• EXERCISE TASK
Reproduce the material that follows, please, but only from its first line to the line containing "past each other", inclusive.

• DATA
------------------------------------------------
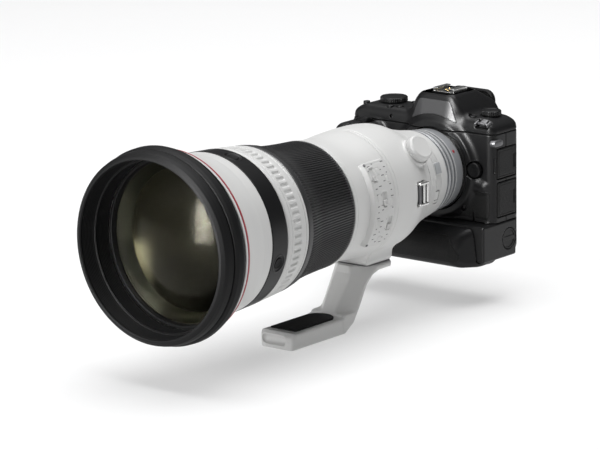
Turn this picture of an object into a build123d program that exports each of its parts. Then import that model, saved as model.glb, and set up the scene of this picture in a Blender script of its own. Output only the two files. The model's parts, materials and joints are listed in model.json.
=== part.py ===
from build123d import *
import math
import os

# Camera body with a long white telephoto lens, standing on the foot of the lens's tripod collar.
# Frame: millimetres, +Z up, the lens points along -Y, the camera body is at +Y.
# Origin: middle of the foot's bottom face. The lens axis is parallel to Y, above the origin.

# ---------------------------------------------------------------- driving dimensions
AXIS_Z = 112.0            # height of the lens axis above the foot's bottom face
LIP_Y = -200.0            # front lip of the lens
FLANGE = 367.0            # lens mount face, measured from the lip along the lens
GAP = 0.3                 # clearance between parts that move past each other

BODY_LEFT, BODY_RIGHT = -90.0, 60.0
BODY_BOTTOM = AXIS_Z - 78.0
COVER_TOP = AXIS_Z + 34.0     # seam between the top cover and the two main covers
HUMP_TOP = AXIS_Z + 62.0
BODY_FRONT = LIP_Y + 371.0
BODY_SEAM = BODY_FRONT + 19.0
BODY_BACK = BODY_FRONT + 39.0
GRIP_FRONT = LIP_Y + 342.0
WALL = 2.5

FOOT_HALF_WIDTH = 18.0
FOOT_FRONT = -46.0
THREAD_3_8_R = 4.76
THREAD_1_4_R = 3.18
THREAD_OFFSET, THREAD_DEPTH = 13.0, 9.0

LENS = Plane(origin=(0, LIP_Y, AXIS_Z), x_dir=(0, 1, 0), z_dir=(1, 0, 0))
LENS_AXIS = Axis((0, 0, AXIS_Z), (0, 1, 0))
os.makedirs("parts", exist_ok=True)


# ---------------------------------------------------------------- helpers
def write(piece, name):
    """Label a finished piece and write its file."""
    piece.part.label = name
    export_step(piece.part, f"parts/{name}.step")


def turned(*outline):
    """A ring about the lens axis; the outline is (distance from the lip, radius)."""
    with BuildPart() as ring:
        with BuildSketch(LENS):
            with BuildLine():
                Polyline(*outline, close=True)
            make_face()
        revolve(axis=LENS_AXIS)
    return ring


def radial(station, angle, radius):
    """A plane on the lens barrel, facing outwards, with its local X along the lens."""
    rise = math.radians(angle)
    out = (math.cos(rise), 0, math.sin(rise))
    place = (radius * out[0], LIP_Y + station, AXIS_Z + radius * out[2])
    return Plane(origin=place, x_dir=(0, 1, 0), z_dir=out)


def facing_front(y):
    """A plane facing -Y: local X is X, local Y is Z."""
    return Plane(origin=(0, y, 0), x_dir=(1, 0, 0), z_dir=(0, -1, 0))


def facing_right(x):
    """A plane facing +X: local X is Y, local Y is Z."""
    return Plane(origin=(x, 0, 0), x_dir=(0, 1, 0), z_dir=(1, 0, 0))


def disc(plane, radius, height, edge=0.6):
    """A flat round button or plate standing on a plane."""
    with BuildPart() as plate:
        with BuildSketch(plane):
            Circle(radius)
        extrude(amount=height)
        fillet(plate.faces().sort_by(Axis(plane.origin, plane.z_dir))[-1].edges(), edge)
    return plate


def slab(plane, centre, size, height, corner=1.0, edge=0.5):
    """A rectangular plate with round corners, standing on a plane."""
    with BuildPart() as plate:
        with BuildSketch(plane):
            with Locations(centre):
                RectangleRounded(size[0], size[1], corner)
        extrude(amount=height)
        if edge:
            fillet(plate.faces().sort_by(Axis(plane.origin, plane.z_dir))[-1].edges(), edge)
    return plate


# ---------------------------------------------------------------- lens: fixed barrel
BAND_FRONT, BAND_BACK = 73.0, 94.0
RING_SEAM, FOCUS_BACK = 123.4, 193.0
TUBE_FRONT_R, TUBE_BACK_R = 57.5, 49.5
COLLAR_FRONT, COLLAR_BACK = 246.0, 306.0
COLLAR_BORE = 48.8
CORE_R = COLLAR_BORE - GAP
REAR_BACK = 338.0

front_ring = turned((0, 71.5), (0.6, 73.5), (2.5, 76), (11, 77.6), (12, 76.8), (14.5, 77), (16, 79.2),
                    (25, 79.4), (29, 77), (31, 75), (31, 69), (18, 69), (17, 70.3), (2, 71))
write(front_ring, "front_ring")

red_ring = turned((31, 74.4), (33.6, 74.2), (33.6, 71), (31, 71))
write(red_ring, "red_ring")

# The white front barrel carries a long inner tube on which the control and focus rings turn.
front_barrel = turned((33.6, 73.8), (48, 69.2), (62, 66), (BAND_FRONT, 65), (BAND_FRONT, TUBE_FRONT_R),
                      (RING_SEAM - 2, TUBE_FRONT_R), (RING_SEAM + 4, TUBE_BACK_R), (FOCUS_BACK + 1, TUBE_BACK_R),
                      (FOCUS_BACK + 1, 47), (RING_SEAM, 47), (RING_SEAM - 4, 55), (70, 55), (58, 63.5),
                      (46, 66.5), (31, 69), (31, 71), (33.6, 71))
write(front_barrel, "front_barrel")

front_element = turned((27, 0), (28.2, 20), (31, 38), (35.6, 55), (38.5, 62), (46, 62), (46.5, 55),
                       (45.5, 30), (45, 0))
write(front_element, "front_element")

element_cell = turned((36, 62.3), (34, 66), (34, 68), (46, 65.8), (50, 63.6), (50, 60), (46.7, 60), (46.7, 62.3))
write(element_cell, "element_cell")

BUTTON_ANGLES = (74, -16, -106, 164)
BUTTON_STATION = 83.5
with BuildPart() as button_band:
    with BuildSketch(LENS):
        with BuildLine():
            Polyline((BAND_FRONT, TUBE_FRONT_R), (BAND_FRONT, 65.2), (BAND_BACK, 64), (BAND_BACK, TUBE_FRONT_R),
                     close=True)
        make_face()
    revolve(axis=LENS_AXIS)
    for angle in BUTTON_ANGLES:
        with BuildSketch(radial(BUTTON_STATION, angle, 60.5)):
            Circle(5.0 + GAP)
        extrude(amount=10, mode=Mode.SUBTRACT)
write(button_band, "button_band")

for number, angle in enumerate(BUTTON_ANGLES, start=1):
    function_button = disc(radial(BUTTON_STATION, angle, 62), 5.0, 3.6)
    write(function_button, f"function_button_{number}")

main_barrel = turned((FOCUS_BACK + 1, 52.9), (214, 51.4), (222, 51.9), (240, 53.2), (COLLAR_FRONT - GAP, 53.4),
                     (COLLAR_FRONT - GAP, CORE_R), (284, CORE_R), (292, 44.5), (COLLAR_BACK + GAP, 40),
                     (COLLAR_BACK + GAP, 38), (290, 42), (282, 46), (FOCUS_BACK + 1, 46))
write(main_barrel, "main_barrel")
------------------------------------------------
• EXERCISE ANSWER
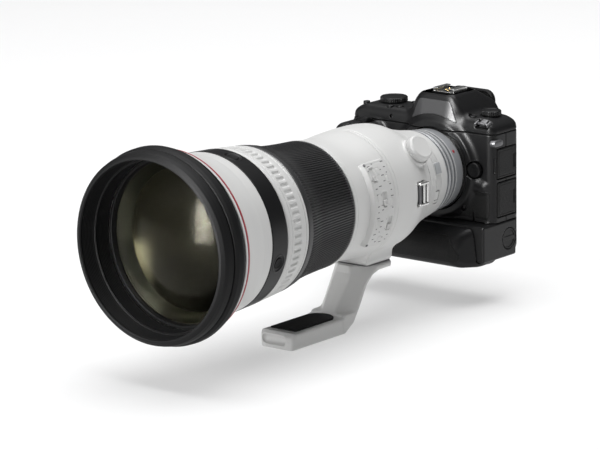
Turn this picture of an object into a build123d program that exports each of its parts. Then import that model, saved as model.glb, and set up the scene of this picture in a Blender script of its own. Output only the two files. The model's parts, materials and joints are listed in model.json.
=== part.py ===
from build123d import *
import math
import os

# Camera body with a long white telephoto lens, standing on the foot of the lens's tripod collar.
# Frame: millimetres, +Z up, the lens points along -Y, the camera body is at +Y.
# Origin: middle of the foot's bottom face. The lens axis is parallel to Y, above the origin.

# ---------------------------------------------------------------- driving dimensions
AXIS_Z = 112.0            # height of the lens axis above the foot's bottom face
LIP_Y = -200.0            # front lip of the lens
FLANGE = 367.0            # lens mount face, measured from the lip along the lens
GAP = 0.3                 # clearance between parts that move past each other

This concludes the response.